Muchos se molestaron con la Organización de Estados Americanos y su amparo del proceso electoral, por lo que mantuvieron el escepticismo incluso cuando la OEA se ofreció para auditar los muy cuestionados resultados con los que Evo se ungió triunfador.
Las denuncias de fraude y la firmeza del opositor Mesa lograron agitar a un país hastiado del paulatino desmantelamiento de su democracia y aterrado ante la inminente consolidación de un autoritarismo cuasi totalitario como el chavista. No obstante, fue el informe de la OEA, en el que frontalmente los auditores denunciaron la vil manipulación de los resultados, el gran punto de inflexión en Bolivia. Como una especie de efecto dominó, luego de la publicación del texto todo el mundillo institucional de Evo Morales empezó a derrumbarse.

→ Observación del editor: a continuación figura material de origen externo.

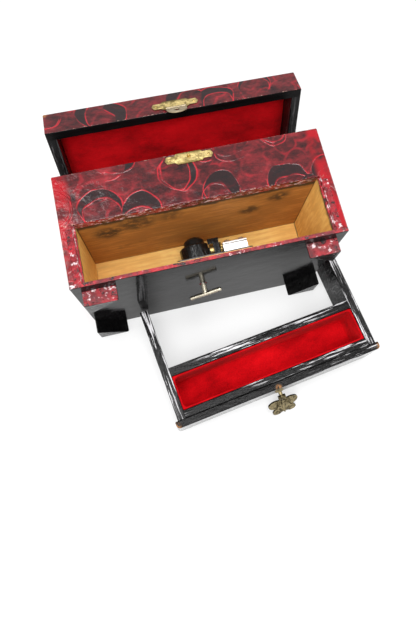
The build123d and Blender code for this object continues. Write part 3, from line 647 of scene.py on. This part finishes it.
for node, name, rule, edge_width in (
    ("front_feet", "front_foot_blocks", front_foot_rule, 0.8 * MM),
    ("rear_feet", "rear_foot_blocks", rear_foot_rule, 1.2 * MM),
):
    worked_copy(node, name, "case", case_axes, rule, edge_width, under_seam)


# Compartment lining.
# Short-pile red velvet glued over thin card: a trough with soft corners and a rolled top edge
# fills the compartment under the lid.
def velvet(name, axes, colour):
    """Short pile, lighter and darker where it has been stroked."""
    finish = Finish(
        name, axes, Roughness=0.95, Specular_IOR_Level=0.08,
        Sheen_Weight=0.12, Sheen_Roughness=0.5, Sheen_Tint=(1.0, 0.12, 0.12, 1),
    )
    pile = finish.noise(0.8 * MM, 2.0, 0.8)
    stroked = finish.noise(20 * MM, 4.0, 0.62, stretch=(0.6, 1, 1))
    ground = finish.ramp(
        stroked * 0.75 + pile * 0.3,
        (0.34, tuple(c * 0.45 for c in colour)),
        (0.52, colour),
        (0.72, tuple(min(c * 1.4 + 0.002, 0.9) for c in colour)),
    )
    finish.set("Base Color", ground)
    finish.bump(pile + stroked * 0.5, 0.5 * MM)
    return finish.material


def rounded_ring(low, high, radius):
    """Points of a rectangle with round corners, anticlockwise from its right side."""
    steps = 6
    points = []
    corners = ((1, 1, 0), (-1, 1, 90), (-1, -1, 180), (1, -1, 270))
    for side_x, side_y, start in corners:
        centre_x = (high.x if side_x > 0 else low.x) - side_x * radius
        centre_y = (high.y if side_y > 0 else low.y) - side_y * radius
        for step in range(steps + 1):
            angle = radians(start + 90 * step / steps)
            points.append((centre_x + radius * cos(angle), centre_y + radius * sin(angle)))
    return points


def padded_piece(shape, node, name, body, material):
    """A closed padded piece, with its faces outwards, in place of a CAD node."""
    bmesh.ops.recalc_face_normals(shape, faces=shape.faces)
    mesh = bpy.data.meshes.new(name)
    shape.to_mesh(mesh)
    shape.free()
    mesh.shade_smooth()
    mesh.materials.append(material)
    piece = new_piece(name, mesh)
    stand_for(piece, node, body)
    return piece


def velvet_trough(node, name, body, axes, material, thickness, corner, roll):
    """A velvet trough with round corners, a rolled lip and a soft fold along its floor.

    Its layers go up outside, over the lip and down inside. Each is a share of the thickness
    inwards, a height and the radius of its corners.
    """
    low, high = span(node, axes)
    inset = Vector((thickness, thickness, 0))
    outer_corner = 0.8 * MM
    layers = (
        (0, low.z + 0.2 * MM, outer_corner),
        (0, high.z - roll, outer_corner),
        (0.3, high.z - roll * 0.25, outer_corner * 1.5),
        (0.7, high.z, outer_corner * 2.5),
        (1.1, high.z - roll * 0.3, corner),
        (1.25, high.z - roll * 1.2, corner),
        (1.1, (low.z + high.z) / 2, corner),
        (1.15, low.z + thickness * 2.6, corner),
        (1.7, low.z + thickness * 1.4, corner),
        (2.9, low.z + thickness * 1.05, corner),
        (5, low.z + thickness, corner * 0.8),
    )
    shape = bmesh.new()
    rings = []
    for inwards, z, radius in layers:
        outline = rounded_ring(low + inset * inwards, high - inset * inwards, radius)
        rings.append([shape.verts.new(axes @ Vector((x, y, z))) for x, y in outline])
    for first, second in zip(rings, rings[1:]):
        count = len(first)
        for i in range(count):
            j = (i + 1) % count
            shape.faces.new((first[i], first[j], second[j], second[i]))
    shape.faces.new(rings[-1])
    shape.faces.new(list(reversed(rings[0])))
    padded_piece(shape, node, name, body, material)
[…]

Renuncias de ministros, alcaldes y embajadores. Expresiones de rechazo por parte de la policía y una fortísima declaración del alto mando militar boliviano: «Le aconsejamos renunciar a Evo». En principio la respuesta del cacique fue astuta, pero no le valió de mucho: ofreció repetir las elecciones, por supuesto sin alterar los elementos con los que se proclamó ganador, e iniciar un proceso de diálogo con la sociedad civil que ya empezaba a sacarlo a patadas del Palacio Quemado.
No pasaron muchas horas cuando el tirano ya andaba desesperado por protección de alguno de esos delincuentes en el poder que llama amigos. El México de López Obrador salió a ofrecerle el asilo y, por lo que leo a esta hora, Evo lo aceptó. Solo tienen que concederle el salvoconducto.
Fueron principalmente dos factores los que se alinearon para que Bolivia se aventurara en el proceso de recuperar su libertad: primero, las Fuerzas Armadas se apegaron a la institucionalidad y dejaron solo al dictador —es decir, Evo perdió el monopolio de la fuerza y la represión—; y, en segundo lugar, el liderazgo de Mesa estuvo a la altura y se mantuvo firme en su premisa de que Evo había cometido un delito y que con delincuentes no se negocia.
De cualquier forma, el gran turning point de esta historia fue el informe de la Organización de Estados Americanos —que pudo publicarse gracias al aval que la organización había dado a las elecciones—.
Hoy no solo celebran los bolivianos. Todos los latinoamericanos los acompañamos en su gran triunfo ante el autoritarismo rojo. El Socialismo del Siglo XXI no anda tan macizo como se creía. Y tantos festejamos porque los bolivianos supieron aprovechar el impulso que les dio Almagro. Salió muy bien, afortunadamente para todos, la brillante jugada del uruguayo.